--- Begin PROVIDED MATERIAL ---

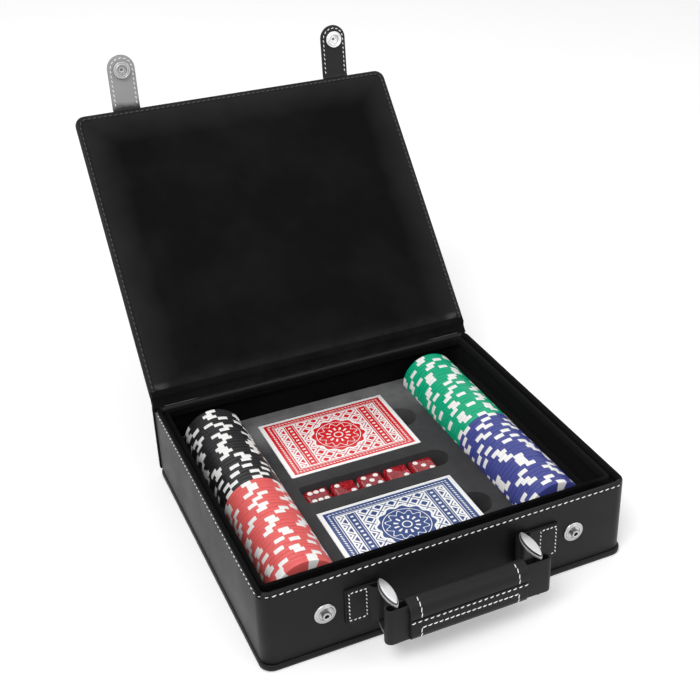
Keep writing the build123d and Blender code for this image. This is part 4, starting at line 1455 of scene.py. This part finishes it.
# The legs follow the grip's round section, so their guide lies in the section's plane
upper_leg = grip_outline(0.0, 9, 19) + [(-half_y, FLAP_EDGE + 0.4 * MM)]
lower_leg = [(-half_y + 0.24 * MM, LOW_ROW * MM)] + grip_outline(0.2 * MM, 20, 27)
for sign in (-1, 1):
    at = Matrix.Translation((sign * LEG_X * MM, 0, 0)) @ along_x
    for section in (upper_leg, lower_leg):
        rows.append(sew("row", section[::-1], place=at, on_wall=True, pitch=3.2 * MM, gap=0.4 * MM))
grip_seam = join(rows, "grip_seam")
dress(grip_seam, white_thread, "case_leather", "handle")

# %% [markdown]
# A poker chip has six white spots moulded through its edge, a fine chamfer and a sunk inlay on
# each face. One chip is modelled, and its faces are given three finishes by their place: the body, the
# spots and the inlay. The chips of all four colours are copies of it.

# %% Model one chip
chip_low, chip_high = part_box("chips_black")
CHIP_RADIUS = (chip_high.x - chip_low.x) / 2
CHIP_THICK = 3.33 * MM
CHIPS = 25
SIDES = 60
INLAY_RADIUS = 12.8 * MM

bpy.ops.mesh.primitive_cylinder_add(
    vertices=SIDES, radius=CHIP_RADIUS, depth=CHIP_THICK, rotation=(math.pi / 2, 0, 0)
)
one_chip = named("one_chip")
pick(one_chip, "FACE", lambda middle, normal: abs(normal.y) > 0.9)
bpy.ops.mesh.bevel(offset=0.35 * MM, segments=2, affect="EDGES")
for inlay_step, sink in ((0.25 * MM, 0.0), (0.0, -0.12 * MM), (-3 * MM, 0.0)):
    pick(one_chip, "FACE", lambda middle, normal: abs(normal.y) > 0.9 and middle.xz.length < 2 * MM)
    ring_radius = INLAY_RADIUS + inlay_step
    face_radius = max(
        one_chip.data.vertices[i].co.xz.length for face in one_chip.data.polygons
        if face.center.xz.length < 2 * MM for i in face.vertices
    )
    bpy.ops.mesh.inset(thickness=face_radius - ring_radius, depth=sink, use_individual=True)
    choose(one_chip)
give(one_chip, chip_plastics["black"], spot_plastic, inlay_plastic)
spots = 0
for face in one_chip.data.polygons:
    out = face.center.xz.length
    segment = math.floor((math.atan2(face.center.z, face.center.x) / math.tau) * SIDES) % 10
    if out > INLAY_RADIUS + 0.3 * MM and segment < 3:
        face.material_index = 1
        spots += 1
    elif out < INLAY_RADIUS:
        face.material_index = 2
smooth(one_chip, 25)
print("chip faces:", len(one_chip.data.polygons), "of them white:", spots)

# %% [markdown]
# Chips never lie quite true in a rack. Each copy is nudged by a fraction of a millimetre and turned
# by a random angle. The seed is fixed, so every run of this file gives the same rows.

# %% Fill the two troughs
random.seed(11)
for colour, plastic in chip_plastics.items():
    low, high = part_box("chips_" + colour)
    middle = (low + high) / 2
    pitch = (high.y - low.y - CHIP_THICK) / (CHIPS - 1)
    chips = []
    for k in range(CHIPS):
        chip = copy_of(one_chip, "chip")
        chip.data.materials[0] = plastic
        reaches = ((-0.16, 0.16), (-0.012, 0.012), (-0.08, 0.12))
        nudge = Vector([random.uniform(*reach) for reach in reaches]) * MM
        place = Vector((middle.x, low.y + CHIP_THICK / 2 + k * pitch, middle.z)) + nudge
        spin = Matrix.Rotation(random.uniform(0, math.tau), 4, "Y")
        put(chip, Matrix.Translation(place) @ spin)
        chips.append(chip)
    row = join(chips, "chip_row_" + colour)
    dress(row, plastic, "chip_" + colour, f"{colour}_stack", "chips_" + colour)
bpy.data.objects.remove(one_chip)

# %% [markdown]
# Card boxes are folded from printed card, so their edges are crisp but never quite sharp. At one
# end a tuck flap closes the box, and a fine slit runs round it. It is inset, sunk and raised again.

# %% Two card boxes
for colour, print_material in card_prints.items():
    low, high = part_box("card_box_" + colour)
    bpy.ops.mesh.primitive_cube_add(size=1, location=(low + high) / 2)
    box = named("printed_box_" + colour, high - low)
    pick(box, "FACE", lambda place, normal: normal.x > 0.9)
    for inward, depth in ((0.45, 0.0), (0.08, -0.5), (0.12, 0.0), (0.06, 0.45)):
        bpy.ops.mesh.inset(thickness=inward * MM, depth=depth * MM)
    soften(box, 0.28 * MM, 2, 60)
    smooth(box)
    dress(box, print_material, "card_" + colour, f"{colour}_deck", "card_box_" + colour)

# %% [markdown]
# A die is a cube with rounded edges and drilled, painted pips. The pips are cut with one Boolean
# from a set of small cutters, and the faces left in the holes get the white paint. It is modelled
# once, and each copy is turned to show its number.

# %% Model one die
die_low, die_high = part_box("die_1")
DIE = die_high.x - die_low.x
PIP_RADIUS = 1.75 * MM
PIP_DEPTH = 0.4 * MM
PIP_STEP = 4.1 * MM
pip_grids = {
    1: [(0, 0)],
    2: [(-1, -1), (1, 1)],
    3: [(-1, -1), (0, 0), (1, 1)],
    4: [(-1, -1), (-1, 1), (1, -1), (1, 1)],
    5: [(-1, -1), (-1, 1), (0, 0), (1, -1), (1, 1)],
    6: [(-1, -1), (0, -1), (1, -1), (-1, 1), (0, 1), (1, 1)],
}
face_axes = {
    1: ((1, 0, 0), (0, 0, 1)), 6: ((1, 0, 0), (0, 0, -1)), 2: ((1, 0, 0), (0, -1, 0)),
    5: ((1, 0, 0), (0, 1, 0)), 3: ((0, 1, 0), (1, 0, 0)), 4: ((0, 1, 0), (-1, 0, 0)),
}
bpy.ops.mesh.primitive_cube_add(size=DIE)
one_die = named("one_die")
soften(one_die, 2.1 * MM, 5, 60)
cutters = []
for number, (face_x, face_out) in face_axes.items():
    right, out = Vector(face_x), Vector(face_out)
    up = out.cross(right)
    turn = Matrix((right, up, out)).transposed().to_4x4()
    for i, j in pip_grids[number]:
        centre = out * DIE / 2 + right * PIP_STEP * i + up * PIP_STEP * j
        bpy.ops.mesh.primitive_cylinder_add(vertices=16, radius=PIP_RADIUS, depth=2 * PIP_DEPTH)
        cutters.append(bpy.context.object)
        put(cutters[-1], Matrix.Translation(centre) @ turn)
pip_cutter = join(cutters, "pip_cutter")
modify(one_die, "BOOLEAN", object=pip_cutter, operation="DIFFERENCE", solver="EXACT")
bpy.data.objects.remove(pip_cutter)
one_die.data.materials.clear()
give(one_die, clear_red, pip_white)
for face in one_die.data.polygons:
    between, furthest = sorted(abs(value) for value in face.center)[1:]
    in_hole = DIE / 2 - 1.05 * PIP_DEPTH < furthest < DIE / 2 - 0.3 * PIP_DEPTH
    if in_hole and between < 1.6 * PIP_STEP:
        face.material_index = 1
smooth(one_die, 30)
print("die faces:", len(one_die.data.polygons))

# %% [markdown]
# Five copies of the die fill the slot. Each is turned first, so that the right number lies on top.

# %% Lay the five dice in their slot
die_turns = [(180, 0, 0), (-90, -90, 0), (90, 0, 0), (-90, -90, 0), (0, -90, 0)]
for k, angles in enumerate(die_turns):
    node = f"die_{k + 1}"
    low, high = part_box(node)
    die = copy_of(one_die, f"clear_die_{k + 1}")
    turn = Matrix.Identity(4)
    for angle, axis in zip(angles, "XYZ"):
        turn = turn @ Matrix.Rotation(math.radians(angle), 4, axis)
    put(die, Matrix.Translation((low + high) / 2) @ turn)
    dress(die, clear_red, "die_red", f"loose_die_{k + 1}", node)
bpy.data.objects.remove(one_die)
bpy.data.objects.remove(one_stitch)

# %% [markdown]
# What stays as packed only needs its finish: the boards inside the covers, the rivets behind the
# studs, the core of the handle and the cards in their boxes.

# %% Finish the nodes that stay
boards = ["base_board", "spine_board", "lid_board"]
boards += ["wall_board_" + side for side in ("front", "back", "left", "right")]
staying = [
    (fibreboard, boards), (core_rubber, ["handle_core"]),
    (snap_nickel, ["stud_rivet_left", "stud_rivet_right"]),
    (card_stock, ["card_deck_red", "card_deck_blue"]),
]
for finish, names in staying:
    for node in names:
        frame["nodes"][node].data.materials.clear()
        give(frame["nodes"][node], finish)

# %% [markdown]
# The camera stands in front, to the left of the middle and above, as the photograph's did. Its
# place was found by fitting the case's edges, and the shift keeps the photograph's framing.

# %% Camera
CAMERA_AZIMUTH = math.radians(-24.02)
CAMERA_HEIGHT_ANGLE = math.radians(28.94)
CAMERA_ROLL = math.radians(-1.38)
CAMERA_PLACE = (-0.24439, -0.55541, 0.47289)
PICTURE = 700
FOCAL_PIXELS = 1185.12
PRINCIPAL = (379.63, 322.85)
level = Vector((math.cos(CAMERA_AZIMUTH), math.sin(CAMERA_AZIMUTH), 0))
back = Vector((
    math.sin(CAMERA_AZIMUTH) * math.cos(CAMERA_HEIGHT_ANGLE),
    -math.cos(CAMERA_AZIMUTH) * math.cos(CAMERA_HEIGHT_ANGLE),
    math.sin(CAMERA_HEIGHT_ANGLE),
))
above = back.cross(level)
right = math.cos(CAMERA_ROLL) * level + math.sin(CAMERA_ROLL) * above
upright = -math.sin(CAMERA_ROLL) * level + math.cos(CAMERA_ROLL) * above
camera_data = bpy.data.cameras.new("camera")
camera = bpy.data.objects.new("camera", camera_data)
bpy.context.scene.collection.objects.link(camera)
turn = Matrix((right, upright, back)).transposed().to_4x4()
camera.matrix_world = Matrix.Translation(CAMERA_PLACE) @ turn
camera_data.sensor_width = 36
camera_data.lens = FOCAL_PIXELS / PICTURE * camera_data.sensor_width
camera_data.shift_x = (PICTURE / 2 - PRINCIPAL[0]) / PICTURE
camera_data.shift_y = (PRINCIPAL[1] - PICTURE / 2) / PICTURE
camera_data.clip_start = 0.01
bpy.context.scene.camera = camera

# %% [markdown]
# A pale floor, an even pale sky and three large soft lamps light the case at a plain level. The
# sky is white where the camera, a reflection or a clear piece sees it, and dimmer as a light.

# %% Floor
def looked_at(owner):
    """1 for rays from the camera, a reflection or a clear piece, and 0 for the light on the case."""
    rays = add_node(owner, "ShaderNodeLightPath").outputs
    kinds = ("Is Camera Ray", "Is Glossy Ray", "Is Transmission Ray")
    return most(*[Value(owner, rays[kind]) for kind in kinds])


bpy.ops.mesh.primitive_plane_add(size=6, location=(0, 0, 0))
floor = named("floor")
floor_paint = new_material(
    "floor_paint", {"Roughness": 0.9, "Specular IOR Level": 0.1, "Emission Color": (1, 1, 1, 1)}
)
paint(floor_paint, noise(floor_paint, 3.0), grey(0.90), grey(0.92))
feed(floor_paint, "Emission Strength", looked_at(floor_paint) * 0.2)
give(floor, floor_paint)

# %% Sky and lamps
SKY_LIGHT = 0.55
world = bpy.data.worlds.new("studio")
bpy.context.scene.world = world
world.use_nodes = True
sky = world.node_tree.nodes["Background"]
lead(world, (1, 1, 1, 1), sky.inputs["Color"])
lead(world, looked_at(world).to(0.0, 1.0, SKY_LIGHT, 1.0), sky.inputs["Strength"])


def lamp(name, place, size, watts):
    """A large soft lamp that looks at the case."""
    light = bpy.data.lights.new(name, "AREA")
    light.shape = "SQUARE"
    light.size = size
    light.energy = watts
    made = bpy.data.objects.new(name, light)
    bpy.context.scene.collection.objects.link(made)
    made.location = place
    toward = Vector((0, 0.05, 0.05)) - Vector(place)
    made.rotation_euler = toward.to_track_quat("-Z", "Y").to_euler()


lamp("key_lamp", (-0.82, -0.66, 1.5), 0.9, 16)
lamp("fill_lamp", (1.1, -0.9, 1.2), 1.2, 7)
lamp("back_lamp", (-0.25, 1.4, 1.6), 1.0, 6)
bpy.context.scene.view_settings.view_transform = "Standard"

--- End PROVIDED MATERIAL ---

*OBJECTIVE*
Please give an exact restatement of only the lines from the beginning of the material above to the line with "INLAY_RADIUS = 12.8 * MM", inclusive.

*FINISHED TASK*
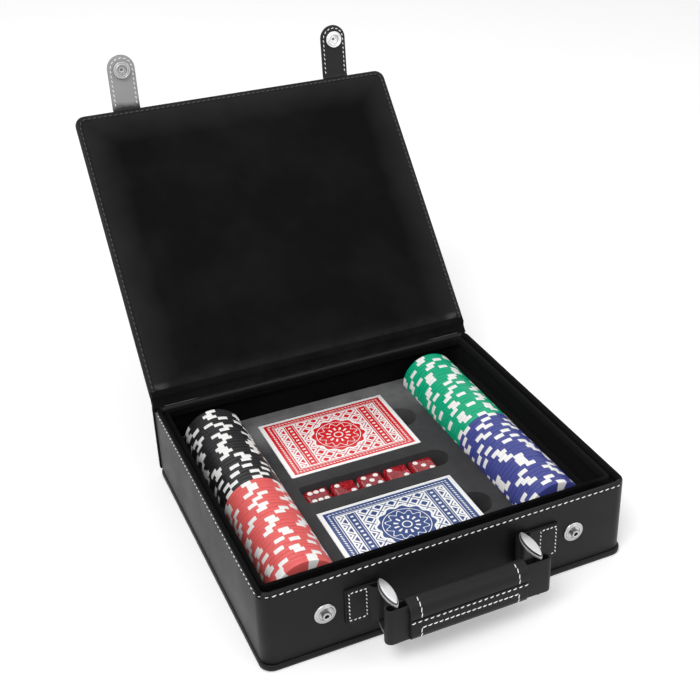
Keep writing the build123d and Blender code for this image. This is part 4, starting at line 1455 of scene.py. This part finishes it.
# The legs follow the grip's round section, so their guide lies in the section's plane
upper_leg = grip_outline(0.0, 9, 19) + [(-half_y, FLAP_EDGE + 0.4 * MM)]
lower_leg = [(-half_y + 0.24 * MM, LOW_ROW * MM)] + grip_outline(0.2 * MM, 20, 27)
for sign in (-1, 1):
    at = Matrix.Translation((sign * LEG_X * MM, 0, 0)) @ along_x
    for section in (upper_leg, lower_leg):
        rows.append(sew("row", section[::-1], place=at, on_wall=True, pitch=3.2 * MM, gap=0.4 * MM))
grip_seam = join(rows, "grip_seam")
dress(grip_seam, white_thread, "case_leather", "handle")

# %% [markdown]
# A poker chip has six white spots moulded through its edge, a fine chamfer and a sunk inlay on
# each face. One chip is modelled, and its faces are given three finishes by their place: the body, the
# spots and the inlay. The chips of all four colours are copies of it.

# %% Model one chip
chip_low, chip_high = part_box("chips_black")
CHIP_RADIUS = (chip_high.x - chip_low.x) / 2
CHIP_THICK = 3.33 * MM
CHIPS = 25
SIDES = 60
INLAY_RADIUS = 12.8 * MM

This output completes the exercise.